We also celebrated the truth and were lenient with punishment after a confession. Little kids aren’t very good at covering up their mistakes. You can start to instill honesty when they are very young because it’s fairly easy to discern when they have lied. We pushed for an admission of guilt when it was apparent, and then we used that disclosure as an opportunity to explain the benefits of telling the truth.
When we are honest, God says….
We will be “blessed”. (Matt 5:8)
It will serve us well. (Prov 11:3)
We will be “kept safe”. (Prov 28:18)
“Good will come to us”. (Psalm 112:5)
We will have the “peace of God”. (Phil 4:8-9)
We will have “favor with God”. (2 Tim 2:15)

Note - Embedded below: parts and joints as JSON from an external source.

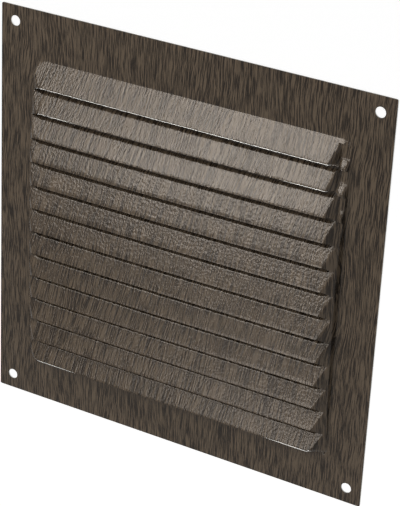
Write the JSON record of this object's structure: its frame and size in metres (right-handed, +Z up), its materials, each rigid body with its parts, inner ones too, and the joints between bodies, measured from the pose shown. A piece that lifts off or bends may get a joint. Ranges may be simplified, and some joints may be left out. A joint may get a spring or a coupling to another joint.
{
  "type": "louvred vent grille",
  "caption": "Square pressed-metal wall vent grille with downward louvres, a dark wood-grain film on its face, corner fixing holes, and an insect screen held behind it by strips of sealing foam.",
  "frame": {"origin": "the middle of the four fixing holes, on the back face of the plate", "axes": "+X to the right seen from the front, -Y out of the front face and away from the wall, +Z up, against the way the louvres shed water"},
  "size_m": [0.2, 0.0132, 0.2],
  "materials": {
    "sheet_metal": "galvanised steel sheet with a thin grey primer on its back and bright sheared edges",
    "wood_film": "satin dark brown wood-grain decor film with fine upright streaks",
    "screen_wire": "dull drawn wire",
    "sealing_foam": "matt black closed-cell foam tape"
  },
  "bodies": {
    "root": {"pressed_sheet": "sheet_metal", "decor_film": "wood_film", "screen_warp_wires": "screen_wire", "screen_weft_wires": "screen_wire", "foam_top": "sealing_foam", "foam_bottom": "sealing_foam", "foam_left": "sealing_foam", "foam_right": "sealing_foam"}
  },
  "joints": []
}
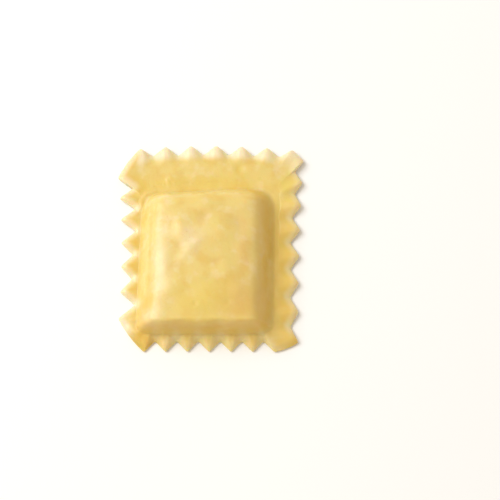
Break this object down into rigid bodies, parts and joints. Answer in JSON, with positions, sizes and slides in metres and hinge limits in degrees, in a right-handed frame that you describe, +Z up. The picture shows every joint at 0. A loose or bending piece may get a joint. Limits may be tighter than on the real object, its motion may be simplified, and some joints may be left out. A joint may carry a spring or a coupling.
{
  "type": "ravioli",
  "caption": "Filled pasta pillow in a flat rim with a zigzag cut edge, lying flat with its domed side up.",
  "frame": {"origin": "under the middle of the zigzag outline, on the surface that the raviolo lies on", "axes": "+Z up out of the domed side, +Y towards the wide end of the rim, +X to the right seen with +Y away"},
  "size_m": [0.047, 0.0544, 0.0092],
  "materials": {
    "egg_pasta": "satin egg pasta, pale at the cut edge"
  },
  "bodies": {
    "root": {"raviolo": "egg_pasta"}
  },
  "joints": []
}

There are many verses about the fact that honesty “pleases the Lord”. (Prov 12:22, Prov 21:30)
As the kids got older and the line between truth and lying became a bit grayer, we often pointed out that they can fool us, but God will always know the truth.
When we instill honesty in our children, we lay the groundwork for many other character traits as well, because honesty imparts a sense of doing the right thing, and that ignites what God placed in their heart, a moral compass.
So how do we, as parents, teach honesty to our children?
- Celebrate honesty.
- Be lenient in confession.
- Model it yourself.
- Choose character over worldly success.
- Have open conversations.
- Make it more enticing to store up treasures in heaven than to succeed in the world.
Building a firm foundation upon which other character qualities can more easily be added is vitally important because our character is the only thing we take with us to heaven, not our worldly accomplishments, our financial successes, or our social status. That alone, makes the sacrifice of teaching our kids to be honest an important and worthy pursuit, and much more rewarding than the promise of a pink heart drawn on their tooth.